Bloomberg Technoz, Jakarta - PT BFI Finance Indonesia Tbk (BFIN) memastikan belum ada indikasi terjadinya kebocoran data konsumen, setelah perseroan mengalami serangan siber pada Minggu (21/5/2023).
"Sampai saat ini belum ada indikasi terjadinya kebocoran data konsumen," ujar Sudjono, Corporate Secretary BFIN dalam keterbukaan informasi di Bursa Efek Indonesia, Rabu (24/5/2023).
Emiten multifinance milik Jerry Ng dan Garibaldi 'Boy' Thohir, ini mengalami serangan siber pada Minggu lalu. Serangan dari hacker ini mendorong BFIN untuk mematikan sementara atau temporary switch off beberapa sistem utama yang menyebabkan terganggunya layanan kepada konsumen dan sebagian kegiatan operasional perusahaan.
"Perseroan telah melakukan berbagai langkah penanganan sesuai protokol dan dilanjutkan dengan upaya pemulihan layanan kepada konsumen dan kegiatan operasional perseroan secara bertahap," terang Sudjono.
Serangan siber terjadi di hari minggu. Sehari setelahnya, Senin (22/5/2023), harga saham BFIN sempat anjlok 5,02% ke level Rp1.230/saham, yang merupakan level terendah di hari itu, meski pada penutupan kembali ke level Rp1.240/saham. Hari ini, saham BFIN naik 3,67% ke level Rp 1.270/saham. Meski begitu, harga masih mengakumulasi penurunan 5,93% selama satu pekan perdagangan terakhir.
Serangan siber terhadap korporasi menjadi salah satu risiko terbesar yang dihadapi oleh perusahaan di berbagai industri. Berdasarkan survei PwC tentang prospek keamanan siber, terungkap bahwa mayoritas korporasi bersiap menghadapi lonjakan peretasan dan pelanggaran keamanan siber.
Survei itu memperlihatkan bahwa kebanyakan korporasi sudah menyadari besarnya ancaman yang ditimbulkan dari kejahatan dunia maya dan sudah bersiap menggandakan upaya untuk memperkuat keamanan sistem mereka dari serangan siber melalui belanja cyber security dalam nilai lebih besar.
Peningkatan frekuensi serangan ransomware dan insiden peretasan crypto/blockchain menjadi salah satu indikasi bahwa serangan siber tidaklah main-main.

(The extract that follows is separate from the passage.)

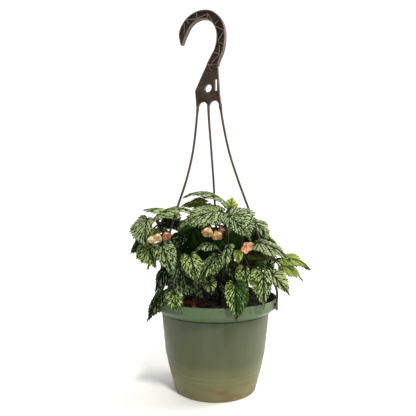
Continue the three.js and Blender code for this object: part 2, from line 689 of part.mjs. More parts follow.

“Serangan di cloud oleh ransomware dan malware adalah salah satu risiko terbesar yang dihadapi oleh organisasi, di mana vektor berisiko tinggi akan melalui saluran seluler dan IOT,” jelas Strategist Yeang Cheng Ling dan Analis Goh Jun Yuong dari DBS dalam CIO Insights kuartal 2-2023, yang dirilis beberapa waktu lalu, dikutip oleh Bloomberg Technoz, Jumat (19/5/2023).
Analisis DBS memperlihatkan, biaya tinggi di sektor kesehatan dan keuangan. Adapun dari perspektif sektoral, sektor layanan kesehatan, keuangan, farmasi, teknologi dan sektor energi mencatat biaya tertinggi dari setiap kebocoran data dibanding sektor-sektor lain.
Sebagai contoh, pada 2021, setiap pembobolan siber di sektor industri layanan kesehatan menimbulkan kerugian rata-rata hingga US$ 9 juta dibandingkan dengan rata-rata US$ 5 juta kerugian yang dialami oleh sektor keuangan dan teknologi.
“Rata-rata biaya yang timbul dari setiap pembobolan data (data breach) tercatat terus meningkat secara konsisten dari 2019 hingga 2021,” jelas analis DBS.
Peningkatan ancaman serangan siber itu mau tidak mau mendorong korporasi untuk lebih serius mengantisipasi dengan menaikkan nilai belanja untuk anggaran keamanan siber. Hampir 70% perusahaan berniat meningkatkan belanja keamanan siber mereka dibandingkan 55% pada tahun sebelumnya.
“Kami yakin peningkatan anggaran siber akan menjadi kenormalan baru dalam perencanaan pengeluaran di antara perusahaan, pemerintah, organisasi, dan bahkan pengguna individu,” imbuh analis.